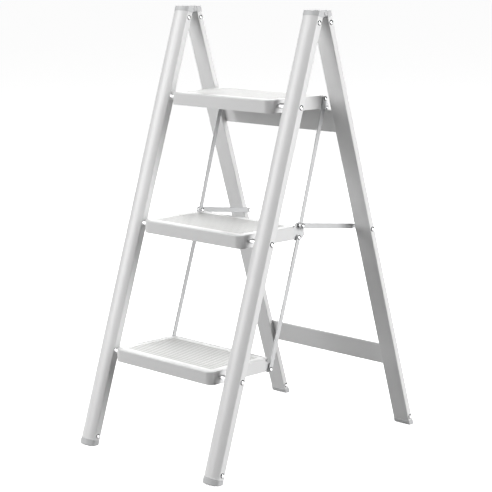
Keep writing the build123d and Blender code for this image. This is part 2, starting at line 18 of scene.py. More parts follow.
import bmesh
import bpy
import numpy as np
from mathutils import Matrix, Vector

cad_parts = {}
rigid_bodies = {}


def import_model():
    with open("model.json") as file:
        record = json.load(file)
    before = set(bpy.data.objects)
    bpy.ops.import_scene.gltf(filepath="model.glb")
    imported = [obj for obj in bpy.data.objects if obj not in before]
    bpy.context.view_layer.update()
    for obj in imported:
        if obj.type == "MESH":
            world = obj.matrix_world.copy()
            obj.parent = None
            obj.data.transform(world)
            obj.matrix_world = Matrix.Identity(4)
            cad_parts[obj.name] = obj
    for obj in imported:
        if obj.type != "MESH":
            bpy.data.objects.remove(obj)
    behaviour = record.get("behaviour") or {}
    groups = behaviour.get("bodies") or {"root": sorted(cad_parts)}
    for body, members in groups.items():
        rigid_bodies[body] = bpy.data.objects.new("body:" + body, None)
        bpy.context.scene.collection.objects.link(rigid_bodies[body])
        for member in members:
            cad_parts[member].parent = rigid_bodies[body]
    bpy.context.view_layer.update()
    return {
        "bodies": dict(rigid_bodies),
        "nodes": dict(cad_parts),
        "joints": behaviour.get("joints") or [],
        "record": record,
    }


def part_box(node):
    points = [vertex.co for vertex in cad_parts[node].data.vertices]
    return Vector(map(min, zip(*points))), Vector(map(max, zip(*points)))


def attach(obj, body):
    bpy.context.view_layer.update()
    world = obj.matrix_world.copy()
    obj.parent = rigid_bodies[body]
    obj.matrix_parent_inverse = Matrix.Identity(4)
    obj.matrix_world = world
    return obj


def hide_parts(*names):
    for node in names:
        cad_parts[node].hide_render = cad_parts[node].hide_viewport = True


LOG = logging.getLogger("step_stool")
MM = 0.001
WELD = 0.004 * MM  # points closer than this are one point
TINY = 1e-9  # keeps a division away from zero
Colour = tuple[float, float, float]
Pair = tuple[float, float]
STEPS = ("top", "middle", "bottom")
SIDES = {"left": -1.0, "right": 1.0}


# ---- shader building ----------------------------------------------------------------------------
class Value:
    """A number that varies over a surface; arithmetic on it adds Math nodes."""

    def __init__(self, shader: "Shader", socket: bpy.types.NodeSocket) -> None:
        """Wrap one output socket of a shader's tree."""
        self.shader = shader
        self.socket = socket

    def _join(self, operation: str, first: Any, second: Any) -> "Value":
        """Add one Math node.

        Args:
            operation: the node's operation.
            first: its first operand, a Value or a number.
            second: its second operand.
        Returns:
            The node's result.
        """
        return self.shader.node("ShaderNodeMath", {"operation": operation}, {0: first, 1: second})

    def __add__(self, other: Any) -> "Value":
        """self + other."""
        return self._join("ADD", self, other)

    def __radd__(self, other: Any) -> "Value":
        """other + self."""
        return self._join("ADD", other, self)

    def __sub__(self, other: Any) -> "Value":
        """self - other."""
        return self._join("SUBTRACT", self, other)

    def __rsub__(self, other: Any) -> "Value":
        """other - self."""
        return self._join("SUBTRACT", other, self)

    def __mul__(self, other: Any) -> "Value":
        """self * other."""
        return self._join("MULTIPLY", self, other)


Number = Union[Value, float]


class Shader:
    """One material's node tree, with the few building blocks that the finishes share."""

    def __init__(self, name: str) -> None:
        """Start a material with a Principled shader on its output.

        Args:
            name: the material's name.
        """
        self.material = bpy.data.materials.new(name)
        self.material.use_nodes = True
        self.tree = self.material.node_tree
        self.tree.nodes.clear()
        output = self.tree.nodes.new("ShaderNodeOutputMaterial")
        self.surface = self.tree.nodes.new("ShaderNodeBsdfPrincipled")
        self.tree.links.new(self.surface.outputs["BSDF"], output.inputs["Surface"])
        self.place = self.node("ShaderNodeTexCoord", {}, {}, "Object")

    def _socket(self, sockets: Any, key: Union[int, str]) -> bpy.types.NodeSocket:
        """Find a socket by its place, identifier or name.

        Args:
            sockets: a node's inputs or outputs.
            key: an index, an identifier or a name.
        Returns:
            The socket.
        """
        if isinstance(key, int):
            return sockets[key]
        found = [s for s in sockets if s.identifier == key]
        return found[0] if found else sockets[key]

    def feed(self, socket: bpy.types.NodeSocket, value: Any) -> None:
        """Link a Value to a socket, or set the socket to a plain number or colour.

        Args:
            socket: the input to feed.
            value: a Value, a number, or a sequence of numbers.
        """
        if isinstance(value, Value):
            self.tree.links.new(value.socket, socket)
        elif isinstance(value, (int, float)):
            socket.default_value = float(value)
        elif socket.type == "RGBA":
            socket.default_value = (*value[:3], 1.0)
        else:
            socket.default_value = value

    def node(
        self,
        kind: str,
        settings: Mapping[str, Any],
        inputs: Mapping[Union[int, str], Any],
        output: Union[int, str] = 0,
    ) -> Value:
        """Add any node: its settings first, then its inputs.

        Args:
            kind: the node's type.
            settings: properties of the node, set before its inputs.
            inputs: values or links by socket.
            output: the socket to hand back.
        Returns:
            The chosen output.
        """
        made = self.tree.nodes.new(kind)
        for key, value in settings.items():
            setattr(made, key, value)
        for key, value in inputs.items():
            self.feed(self._socket(made.inputs, key), value)
        return Value(self, self._socket(made.outputs, output))

    def noise(
        self, scale: float, detail: float = 2.0, stretch: Sequence[float] = (1, 1, 1)
    ) -> Value:
        """Cloudy noise over object space, stretched by axis; about 0.5 on average.

        Args:
            scale: cycles per metre.
            detail: octaves.
            stretch: factors on the three axes; a small one draws the noise out along that axis.
        Returns:
            The noise value.
        """
        where = self.node("ShaderNodeMapping", {}, {"Vector": self.place, "Scale": stretch})
        inputs = {"Vector": where, "Scale": scale, "Detail": detail}
        return self.node("ShaderNodeTexNoise", {}, inputs, "Fac")

    def ramp(self, value: Value, low: float, high: float) -> Value:
        """0 below low, 1 above high, a straight climb between.

        Args:
            value: what is looked up.
            low: start of the climb.
            high: end of the climb.
        Returns:
            The looked-up level.
        """
        level = self.node("ShaderNodeValToRGB", {}, {"Fac": value}, "Color")
        black, white = level.socket.node.color_ramp.elements
        black.position = low
        white.position = high
        return level

    def attribute(self, name: str) -> Value:
        """Read a number that is stored at a piece's points.

        Args:
            name: the attribute's name.
        Returns:
            The number.
        """
        return self.node("ShaderNodeAttribute", {"attribute_name": name}, {}, "Fac")

    def blend(self, factor: Number, first: Any, second: Any) -> Value:
        """Mix two colours.

        Args:
            factor: share of the second colour.
            first: a colour or a linked colour.
            second: the other one.
        Returns:
            The mixed colour.
        """
        inputs = {"Factor_Float": factor, "A_Color": first, "B_Color": second}
        return self.node("ShaderNodeMix", {"data_type": "RGBA"}, inputs, "Result_Color")

    def bump(
        self, height: Value, strength: float, distance: float, under: Optional[Value] = None
    ) -> Value:
        """Turn a height into a surface normal.

        Args:
            height: the height, about 0 to 1.
            strength: share of the effect.
            distance: metres that a height of 1 stands for.
            under: a bump that this one lies on.
        Returns:
            The normal.
        """
        inputs: dict[Union[int, str], Any] = {
            "Height": height,
            "Strength": strength,
            "Distance": distance,
        }
        if under is not None:
            inputs["Normal"] = under
        return self.node("ShaderNodeBump", {}, inputs, "Normal")

    def set(self, **values: Any) -> None:
        """Feed the Principled shader; Base_Color stands for Base Color and so on."""
        for key, value in values.items():
            self.feed(self.surface.inputs[key.replace("_", " ")], value)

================

# [EXERCISE GOAL]
Set down the material above again, word for word.

# [THE RESULT]
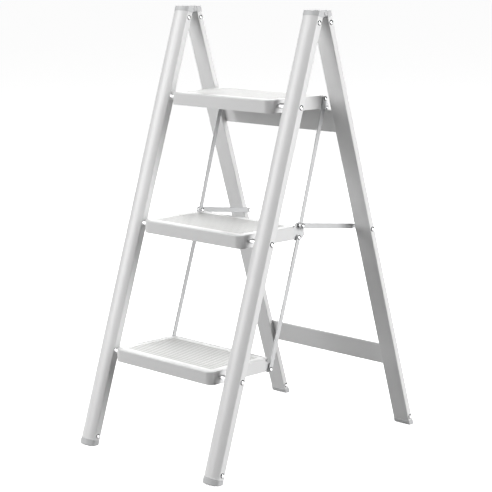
Keep writing the build123d and Blender code for this image. This is part 2, starting at line 18 of scene.py. More parts follow.
import bmesh
import bpy
import numpy as np
from mathutils import Matrix, Vector

cad_parts = {}
rigid_bodies = {}


def import_model():
    with open("model.json") as file:
        record = json.load(file)
    before = set(bpy.data.objects)
    bpy.ops.import_scene.gltf(filepath="model.glb")
    imported = [obj for obj in bpy.data.objects if obj not in before]
    bpy.context.view_layer.update()
    for obj in imported:
        if obj.type == "MESH":
            world = obj.matrix_world.copy()
            obj.parent = None
            obj.data.transform(world)
            obj.matrix_world = Matrix.Identity(4)
            cad_parts[obj.name] = obj
    for obj in imported:
        if obj.type != "MESH":
            bpy.data.objects.remove(obj)
    behaviour = record.get("behaviour") or {}
    groups = behaviour.get("bodies") or {"root": sorted(cad_parts)}
    for body, members in groups.items():
        rigid_bodies[body] = bpy.data.objects.new("body:" + body, None)
        bpy.context.scene.collection.objects.link(rigid_bodies[body])
        for member in members:
            cad_parts[member].parent = rigid_bodies[body]
    bpy.context.view_layer.update()
    return {
        "bodies": dict(rigid_bodies),
        "nodes": dict(cad_parts),
        "joints": behaviour.get("joints") or [],
        "record": record,
    }


def part_box(node):
    points = [vertex.co for vertex in cad_parts[node].data.vertices]
    return Vector(map(min, zip(*points))), Vector(map(max, zip(*points)))


def attach(obj, body):
    bpy.context.view_layer.update()
    world = obj.matrix_world.copy()
    obj.parent = rigid_bodies[body]
    obj.matrix_parent_inverse = Matrix.Identity(4)
    obj.matrix_world = world
    return obj


def hide_parts(*names):
    for node in names:
        cad_parts[node].hide_render = cad_parts[node].hide_viewport = True


LOG = logging.getLogger("step_stool")
MM = 0.001
WELD = 0.004 * MM  # points closer than this are one point
TINY = 1e-9  # keeps a division away from zero
Colour = tuple[float, float, float]
Pair = tuple[float, float]
STEPS = ("top", "middle", "bottom")
SIDES = {"left": -1.0, "right": 1.0}


# ---- shader building ----------------------------------------------------------------------------
class Value:
    """A number that varies over a surface; arithmetic on it adds Math nodes."""

    def __init__(self, shader: "Shader", socket: bpy.types.NodeSocket) -> None:
        """Wrap one output socket of a shader's tree."""
        self.shader = shader
        self.socket = socket

    def _join(self, operation: str, first: Any, second: Any) -> "Value":
        """Add one Math node.

        Args:
            operation: the node's operation.
            first: its first operand, a Value or a number.
            second: its second operand.
        Returns:
            The node's result.
        """
        return self.shader.node("ShaderNodeMath", {"operation": operation}, {0: first, 1: second})

    def __add__(self, other: Any) -> "Value":
        """self + other."""
        return self._join("ADD", self, other)

    def __radd__(self, other: Any) -> "Value":
        """other + self."""
        return self._join("ADD", other, self)

    def __sub__(self, other: Any) -> "Value":
        """self - other."""
        return self._join("SUBTRACT", self, other)

    def __rsub__(self, other: Any) -> "Value":
        """other - self."""
        return self._join("SUBTRACT", other, self)

    def __mul__(self, other: Any) -> "Value":
        """self * other."""
        return self._join("MULTIPLY", self, other)


Number = Union[Value, float]


class Shader:
    """One material's node tree, with the few building blocks that the finishes share."""

    def __init__(self, name: str) -> None:
        """Start a material with a Principled shader on its output.

        Args:
            name: the material's name.
        """
        self.material = bpy.data.materials.new(name)
        self.material.use_nodes = True
        self.tree = self.material.node_tree
        self.tree.nodes.clear()
        output = self.tree.nodes.new("ShaderNodeOutputMaterial")
        self.surface = self.tree.nodes.new("ShaderNodeBsdfPrincipled")
        self.tree.links.new(self.surface.outputs["BSDF"], output.inputs["Surface"])
        self.place = self.node("ShaderNodeTexCoord", {}, {}, "Object")

    def _socket(self, sockets: Any, key: Union[int, str]) -> bpy.types.NodeSocket:
        """Find a socket by its place, identifier or name.

        Args:
            sockets: a node's inputs or outputs.
            key: an index, an identifier or a name.
        Returns:
            The socket.
        """
        if isinstance(key, int):
            return sockets[key]
        found = [s for s in sockets if s.identifier == key]
        return found[0] if found else sockets[key]

    def feed(self, socket: bpy.types.NodeSocket, value: Any) -> None:
        """Link a Value to a socket, or set the socket to a plain number or colour.

        Args:
            socket: the input to feed.
            value: a Value, a number, or a sequence of numbers.
        """
        if isinstance(value, Value):
            self.tree.links.new(value.socket, socket)
        elif isinstance(value, (int, float)):
            socket.default_value = float(value)
        elif socket.type == "RGBA":
            socket.default_value = (*value[:3], 1.0)
        else:
            socket.default_value = value

    def node(
        self,
        kind: str,
        settings: Mapping[str, Any],
        inputs: Mapping[Union[int, str], Any],
        output: Union[int, str] = 0,
    ) -> Value:
        """Add any node: its settings first, then its inputs.

        Args:
            kind: the node's type.
            settings: properties of the node, set before its inputs.
            inputs: values or links by socket.
            output: the socket to hand back.
        Returns:
            The chosen output.
        """
        made = self.tree.nodes.new(kind)
        for key, value in settings.items():
            setattr(made, key, value)
        for key, value in inputs.items():
            self.feed(self._socket(made.inputs, key), value)
        return Value(self, self._socket(made.outputs, output))

    def noise(
        self, scale: float, detail: float = 2.0, stretch: Sequence[float] = (1, 1, 1)
    ) -> Value:
        """Cloudy noise over object space, stretched by axis; about 0.5 on average.

        Args:
            scale: cycles per metre.
            detail: octaves.
            stretch: factors on the three axes; a small one draws the noise out along that axis.
        Returns:
            The noise value.
        """
        where = self.node("ShaderNodeMapping", {}, {"Vector": self.place, "Scale": stretch})
        inputs = {"Vector": where, "Scale": scale, "Detail": detail}
        return self.node("ShaderNodeTexNoise", {}, inputs, "Fac")

    def ramp(self, value: Value, low: float, high: float) -> Value:
        """0 below low, 1 above high, a straight climb between.

        Args:
            value: what is looked up.
            low: start of the climb.
            high: end of the climb.
        Returns:
            The looked-up level.
        """
        level = self.node("ShaderNodeValToRGB", {}, {"Fac": value}, "Color")
        black, white = level.socket.node.color_ramp.elements
        black.position = low
        white.position = high
        return level

    def attribute(self, name: str) -> Value:
        """Read a number that is stored at a piece's points.

        Args:
            name: the attribute's name.
        Returns:
            The number.
        """
        return self.node("ShaderNodeAttribute", {"attribute_name": name}, {}, "Fac")

    def blend(self, factor: Number, first: Any, second: Any) -> Value:
        """Mix two colours.

        Args:
            factor: share of the second colour.
            first: a colour or a linked colour.
            second: the other one.
        Returns:
            The mixed colour.
        """
        inputs = {"Factor_Float": factor, "A_Color": first, "B_Color": second}
        return self.node("ShaderNodeMix", {"data_type": "RGBA"}, inputs, "Result_Color")

    def bump(
        self, height: Value, strength: float, distance: float, under: Optional[Value] = None
    ) -> Value:
        """Turn a height into a surface normal.

        Args:
            height: the height, about 0 to 1.
            strength: share of the effect.
            distance: metres that a height of 1 stands for.
            under: a bump that this one lies on.
        Returns:
            The normal.
        """
        inputs: dict[Union[int, str], Any] = {
            "Height": height,
            "Strength": strength,
            "Distance": distance,
        }
        if under is not None:
            inputs["Normal"] = under
        return self.node("ShaderNodeBump", {}, inputs, "Normal")

    def set(self, **values: Any) -> None:
        """Feed the Principled shader; Base_Color stands for Base Color and so on."""
        for key, value in values.items():
            self.feed(self.surface.inputs[key.replace("_", " ")], value)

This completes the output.